## Information given
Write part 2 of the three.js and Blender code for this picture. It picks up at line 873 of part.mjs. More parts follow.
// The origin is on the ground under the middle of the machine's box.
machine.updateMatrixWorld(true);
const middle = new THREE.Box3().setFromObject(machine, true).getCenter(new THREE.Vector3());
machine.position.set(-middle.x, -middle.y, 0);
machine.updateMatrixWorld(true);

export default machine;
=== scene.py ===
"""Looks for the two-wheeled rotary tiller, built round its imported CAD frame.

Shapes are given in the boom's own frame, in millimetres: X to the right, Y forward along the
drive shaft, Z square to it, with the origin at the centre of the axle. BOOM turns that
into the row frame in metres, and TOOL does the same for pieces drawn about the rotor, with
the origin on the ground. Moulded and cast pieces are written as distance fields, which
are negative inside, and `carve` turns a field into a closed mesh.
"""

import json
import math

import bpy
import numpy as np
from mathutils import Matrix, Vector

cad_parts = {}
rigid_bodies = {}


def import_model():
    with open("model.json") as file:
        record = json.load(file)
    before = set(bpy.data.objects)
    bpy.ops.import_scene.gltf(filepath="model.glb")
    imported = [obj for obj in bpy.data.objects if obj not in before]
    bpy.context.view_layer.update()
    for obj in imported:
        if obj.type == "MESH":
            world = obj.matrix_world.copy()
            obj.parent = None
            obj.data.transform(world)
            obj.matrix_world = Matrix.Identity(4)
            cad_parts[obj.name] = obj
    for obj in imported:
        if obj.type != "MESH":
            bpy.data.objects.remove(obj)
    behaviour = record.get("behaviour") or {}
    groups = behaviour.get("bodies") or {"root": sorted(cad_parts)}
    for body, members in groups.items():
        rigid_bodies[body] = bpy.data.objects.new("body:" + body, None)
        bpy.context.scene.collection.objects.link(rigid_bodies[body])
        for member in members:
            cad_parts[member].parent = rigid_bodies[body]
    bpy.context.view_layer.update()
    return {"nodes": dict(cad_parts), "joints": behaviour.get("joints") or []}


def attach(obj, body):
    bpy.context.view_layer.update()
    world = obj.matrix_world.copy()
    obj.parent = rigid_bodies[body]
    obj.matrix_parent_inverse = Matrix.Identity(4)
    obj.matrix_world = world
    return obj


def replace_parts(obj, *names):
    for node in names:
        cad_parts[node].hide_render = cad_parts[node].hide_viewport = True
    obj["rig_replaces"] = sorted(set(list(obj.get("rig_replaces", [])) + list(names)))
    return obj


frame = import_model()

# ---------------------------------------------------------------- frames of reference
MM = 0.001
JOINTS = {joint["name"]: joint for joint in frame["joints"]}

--

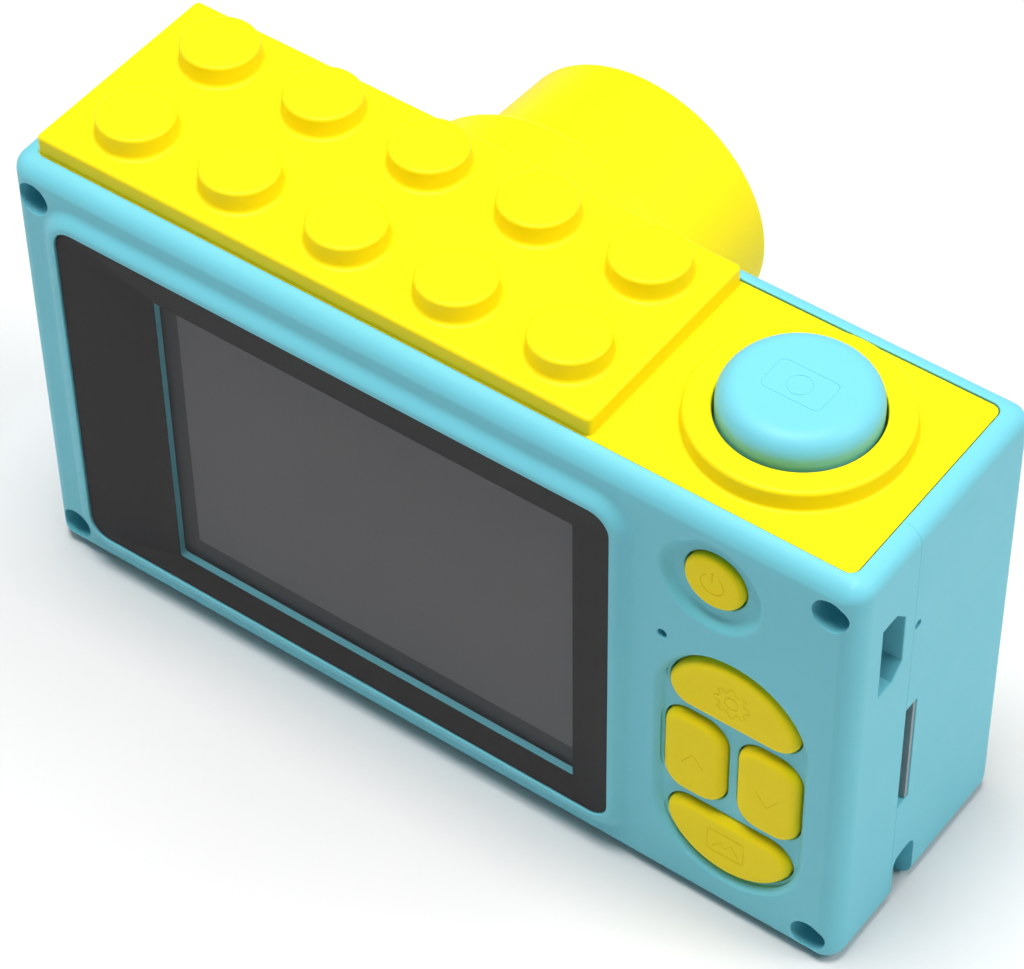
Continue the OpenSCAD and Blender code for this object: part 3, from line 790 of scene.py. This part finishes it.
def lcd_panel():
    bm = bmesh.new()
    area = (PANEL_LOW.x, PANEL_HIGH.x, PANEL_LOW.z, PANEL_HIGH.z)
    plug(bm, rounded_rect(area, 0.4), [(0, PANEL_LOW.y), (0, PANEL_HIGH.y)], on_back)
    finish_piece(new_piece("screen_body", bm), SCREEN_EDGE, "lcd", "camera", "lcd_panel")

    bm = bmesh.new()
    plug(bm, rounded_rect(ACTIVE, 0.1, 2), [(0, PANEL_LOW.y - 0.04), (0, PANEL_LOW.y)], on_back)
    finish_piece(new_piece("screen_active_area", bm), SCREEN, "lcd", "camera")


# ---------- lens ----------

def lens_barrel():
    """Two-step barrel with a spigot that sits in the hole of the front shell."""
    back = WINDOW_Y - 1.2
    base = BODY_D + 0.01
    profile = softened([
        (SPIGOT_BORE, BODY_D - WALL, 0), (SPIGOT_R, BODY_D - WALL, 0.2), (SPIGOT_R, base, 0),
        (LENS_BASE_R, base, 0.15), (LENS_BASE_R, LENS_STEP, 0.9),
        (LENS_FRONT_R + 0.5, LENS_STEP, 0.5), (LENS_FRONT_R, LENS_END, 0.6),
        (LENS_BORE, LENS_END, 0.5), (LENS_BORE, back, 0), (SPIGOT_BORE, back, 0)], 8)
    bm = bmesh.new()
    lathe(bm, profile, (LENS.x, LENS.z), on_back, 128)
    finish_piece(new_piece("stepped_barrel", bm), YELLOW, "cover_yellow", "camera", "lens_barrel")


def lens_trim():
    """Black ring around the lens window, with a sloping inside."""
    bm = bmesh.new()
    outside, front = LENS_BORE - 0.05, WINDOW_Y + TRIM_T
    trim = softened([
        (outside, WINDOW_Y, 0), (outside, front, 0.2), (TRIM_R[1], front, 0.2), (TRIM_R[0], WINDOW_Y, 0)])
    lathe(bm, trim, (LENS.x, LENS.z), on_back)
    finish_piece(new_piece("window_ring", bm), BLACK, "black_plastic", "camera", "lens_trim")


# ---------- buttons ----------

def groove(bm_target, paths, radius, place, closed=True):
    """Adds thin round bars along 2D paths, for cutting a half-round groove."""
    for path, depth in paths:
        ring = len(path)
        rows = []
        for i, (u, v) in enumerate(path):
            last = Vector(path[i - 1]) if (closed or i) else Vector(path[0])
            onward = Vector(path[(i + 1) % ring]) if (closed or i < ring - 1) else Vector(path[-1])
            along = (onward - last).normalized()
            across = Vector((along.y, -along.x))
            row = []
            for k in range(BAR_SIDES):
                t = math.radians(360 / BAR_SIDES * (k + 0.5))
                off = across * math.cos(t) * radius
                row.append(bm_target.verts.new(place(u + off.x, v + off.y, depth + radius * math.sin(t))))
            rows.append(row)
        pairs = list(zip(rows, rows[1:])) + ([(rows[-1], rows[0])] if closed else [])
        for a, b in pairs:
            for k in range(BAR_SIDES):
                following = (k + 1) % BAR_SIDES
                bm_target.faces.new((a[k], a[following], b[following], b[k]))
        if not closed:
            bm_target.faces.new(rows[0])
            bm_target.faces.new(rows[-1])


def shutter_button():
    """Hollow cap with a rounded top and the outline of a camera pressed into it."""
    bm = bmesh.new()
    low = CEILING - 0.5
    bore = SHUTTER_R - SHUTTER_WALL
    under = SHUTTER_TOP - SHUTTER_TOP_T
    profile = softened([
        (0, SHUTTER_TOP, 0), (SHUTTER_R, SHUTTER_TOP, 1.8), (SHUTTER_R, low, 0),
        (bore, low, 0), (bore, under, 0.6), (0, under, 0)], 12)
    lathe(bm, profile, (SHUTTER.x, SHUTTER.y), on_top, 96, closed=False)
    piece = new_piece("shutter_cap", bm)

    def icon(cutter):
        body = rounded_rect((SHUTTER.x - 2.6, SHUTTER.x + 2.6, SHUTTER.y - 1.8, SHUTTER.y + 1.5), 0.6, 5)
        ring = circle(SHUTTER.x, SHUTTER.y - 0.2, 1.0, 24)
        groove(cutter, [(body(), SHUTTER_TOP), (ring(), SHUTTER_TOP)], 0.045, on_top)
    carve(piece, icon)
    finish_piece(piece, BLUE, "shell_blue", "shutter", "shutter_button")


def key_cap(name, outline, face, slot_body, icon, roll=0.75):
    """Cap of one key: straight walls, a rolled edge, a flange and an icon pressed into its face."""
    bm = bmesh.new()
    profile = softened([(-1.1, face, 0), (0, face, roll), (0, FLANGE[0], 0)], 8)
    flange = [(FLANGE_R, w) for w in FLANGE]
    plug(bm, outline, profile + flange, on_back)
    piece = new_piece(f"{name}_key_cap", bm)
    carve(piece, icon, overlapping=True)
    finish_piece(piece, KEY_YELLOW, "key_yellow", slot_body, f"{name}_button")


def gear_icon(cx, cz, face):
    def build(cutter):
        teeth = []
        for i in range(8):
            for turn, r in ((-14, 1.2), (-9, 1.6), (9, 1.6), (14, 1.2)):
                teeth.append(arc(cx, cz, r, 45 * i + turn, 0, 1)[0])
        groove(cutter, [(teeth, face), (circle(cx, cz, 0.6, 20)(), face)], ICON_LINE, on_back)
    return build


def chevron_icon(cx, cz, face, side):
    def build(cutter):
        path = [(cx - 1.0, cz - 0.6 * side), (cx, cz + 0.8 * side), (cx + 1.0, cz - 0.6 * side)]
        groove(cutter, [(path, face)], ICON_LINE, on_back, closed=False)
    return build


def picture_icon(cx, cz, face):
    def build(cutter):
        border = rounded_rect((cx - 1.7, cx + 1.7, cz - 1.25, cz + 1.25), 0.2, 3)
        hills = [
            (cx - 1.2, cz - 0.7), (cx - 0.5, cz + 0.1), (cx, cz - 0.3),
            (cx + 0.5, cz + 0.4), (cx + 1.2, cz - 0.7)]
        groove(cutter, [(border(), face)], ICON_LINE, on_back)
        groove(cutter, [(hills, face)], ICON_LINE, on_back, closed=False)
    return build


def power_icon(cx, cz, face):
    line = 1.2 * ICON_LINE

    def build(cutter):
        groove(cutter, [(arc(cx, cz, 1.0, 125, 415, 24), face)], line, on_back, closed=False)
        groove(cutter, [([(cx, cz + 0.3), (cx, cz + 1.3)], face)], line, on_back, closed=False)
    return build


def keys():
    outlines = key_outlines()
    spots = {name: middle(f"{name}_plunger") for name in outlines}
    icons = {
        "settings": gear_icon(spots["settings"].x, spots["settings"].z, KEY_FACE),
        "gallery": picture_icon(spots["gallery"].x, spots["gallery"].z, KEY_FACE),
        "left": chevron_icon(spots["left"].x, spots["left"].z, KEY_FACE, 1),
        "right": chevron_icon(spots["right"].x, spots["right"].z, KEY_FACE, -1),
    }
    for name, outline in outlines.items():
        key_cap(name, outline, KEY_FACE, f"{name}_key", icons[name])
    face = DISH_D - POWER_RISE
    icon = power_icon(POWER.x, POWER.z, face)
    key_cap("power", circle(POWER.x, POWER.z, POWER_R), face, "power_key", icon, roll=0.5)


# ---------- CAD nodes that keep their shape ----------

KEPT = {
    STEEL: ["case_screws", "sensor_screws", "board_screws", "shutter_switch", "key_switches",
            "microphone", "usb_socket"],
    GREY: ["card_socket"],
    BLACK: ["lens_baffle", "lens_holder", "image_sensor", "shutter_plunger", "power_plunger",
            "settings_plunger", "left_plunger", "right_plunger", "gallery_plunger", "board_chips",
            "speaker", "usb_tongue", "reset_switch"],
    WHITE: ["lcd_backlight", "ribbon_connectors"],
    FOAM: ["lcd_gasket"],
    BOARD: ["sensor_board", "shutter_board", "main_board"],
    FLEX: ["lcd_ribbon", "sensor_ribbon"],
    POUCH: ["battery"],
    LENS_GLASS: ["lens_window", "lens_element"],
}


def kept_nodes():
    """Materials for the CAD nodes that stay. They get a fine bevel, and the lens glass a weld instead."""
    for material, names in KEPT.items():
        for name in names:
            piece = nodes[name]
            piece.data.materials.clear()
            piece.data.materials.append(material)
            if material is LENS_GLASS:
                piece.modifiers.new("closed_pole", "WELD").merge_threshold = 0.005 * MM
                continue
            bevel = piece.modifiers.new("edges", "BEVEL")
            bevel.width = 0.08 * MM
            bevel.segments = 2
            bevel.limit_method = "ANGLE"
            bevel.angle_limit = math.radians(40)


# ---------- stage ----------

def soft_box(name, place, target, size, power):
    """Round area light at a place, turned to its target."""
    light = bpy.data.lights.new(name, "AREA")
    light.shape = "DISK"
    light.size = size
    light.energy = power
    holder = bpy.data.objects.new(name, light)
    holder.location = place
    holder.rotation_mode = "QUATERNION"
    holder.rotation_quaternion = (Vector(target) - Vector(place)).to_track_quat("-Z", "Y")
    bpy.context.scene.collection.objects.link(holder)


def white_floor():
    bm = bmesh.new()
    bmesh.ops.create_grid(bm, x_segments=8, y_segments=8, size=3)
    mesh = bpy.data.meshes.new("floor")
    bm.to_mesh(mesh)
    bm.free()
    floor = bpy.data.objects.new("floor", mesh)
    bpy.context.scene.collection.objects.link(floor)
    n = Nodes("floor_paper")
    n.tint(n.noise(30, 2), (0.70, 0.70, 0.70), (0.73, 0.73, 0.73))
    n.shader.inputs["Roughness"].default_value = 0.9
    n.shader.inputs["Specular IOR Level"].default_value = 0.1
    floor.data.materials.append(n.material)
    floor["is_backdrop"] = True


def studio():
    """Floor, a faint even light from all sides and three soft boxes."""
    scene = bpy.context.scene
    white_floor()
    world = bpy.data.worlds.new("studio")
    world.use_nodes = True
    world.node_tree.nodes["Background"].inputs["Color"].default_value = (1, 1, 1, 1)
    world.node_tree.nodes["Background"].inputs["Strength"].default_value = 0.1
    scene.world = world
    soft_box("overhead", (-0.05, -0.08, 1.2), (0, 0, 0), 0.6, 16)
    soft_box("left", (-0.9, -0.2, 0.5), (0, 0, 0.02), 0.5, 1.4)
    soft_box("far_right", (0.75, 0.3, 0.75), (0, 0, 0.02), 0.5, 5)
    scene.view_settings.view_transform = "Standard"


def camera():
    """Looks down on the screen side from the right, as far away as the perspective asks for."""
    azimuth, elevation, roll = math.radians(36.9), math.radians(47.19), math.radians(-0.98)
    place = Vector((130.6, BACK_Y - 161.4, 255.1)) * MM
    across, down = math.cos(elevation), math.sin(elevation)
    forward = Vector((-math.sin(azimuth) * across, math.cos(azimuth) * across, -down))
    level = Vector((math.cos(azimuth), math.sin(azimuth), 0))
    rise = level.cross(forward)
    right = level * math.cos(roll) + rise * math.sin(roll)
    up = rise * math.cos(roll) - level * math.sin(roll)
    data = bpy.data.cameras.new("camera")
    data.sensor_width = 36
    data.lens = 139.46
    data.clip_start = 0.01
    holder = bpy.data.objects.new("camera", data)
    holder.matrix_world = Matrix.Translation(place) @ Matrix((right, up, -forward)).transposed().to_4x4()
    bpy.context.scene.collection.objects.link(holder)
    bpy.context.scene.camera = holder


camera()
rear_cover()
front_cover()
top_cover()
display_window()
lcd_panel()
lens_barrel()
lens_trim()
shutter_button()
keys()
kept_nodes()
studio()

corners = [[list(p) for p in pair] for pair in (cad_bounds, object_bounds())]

## Problem to solve
Give back exactly the stretch that opens on the line with "obj.parent = rigid_bodies[body]" and closes on the line with "joint for joint".

## Response to the task
    obj.parent = rigid_bodies[body]
    obj.matrix_parent_inverse = Matrix.Identity(4)
    obj.matrix_world = world
    return obj


def replace_parts(obj, *names):
    for node in names:
        cad_parts[node].hide_render = cad_parts[node].hide_viewport = True
    obj["rig_replaces"] = sorted(set(list(obj.get("rig_replaces", [])) + list(names)))
    return obj


frame = import_model()

# ---------------------------------------------------------------- frames of reference
MM = 0.001
JOINTS = {joint["name"]: joint for joint in frame["joints"]}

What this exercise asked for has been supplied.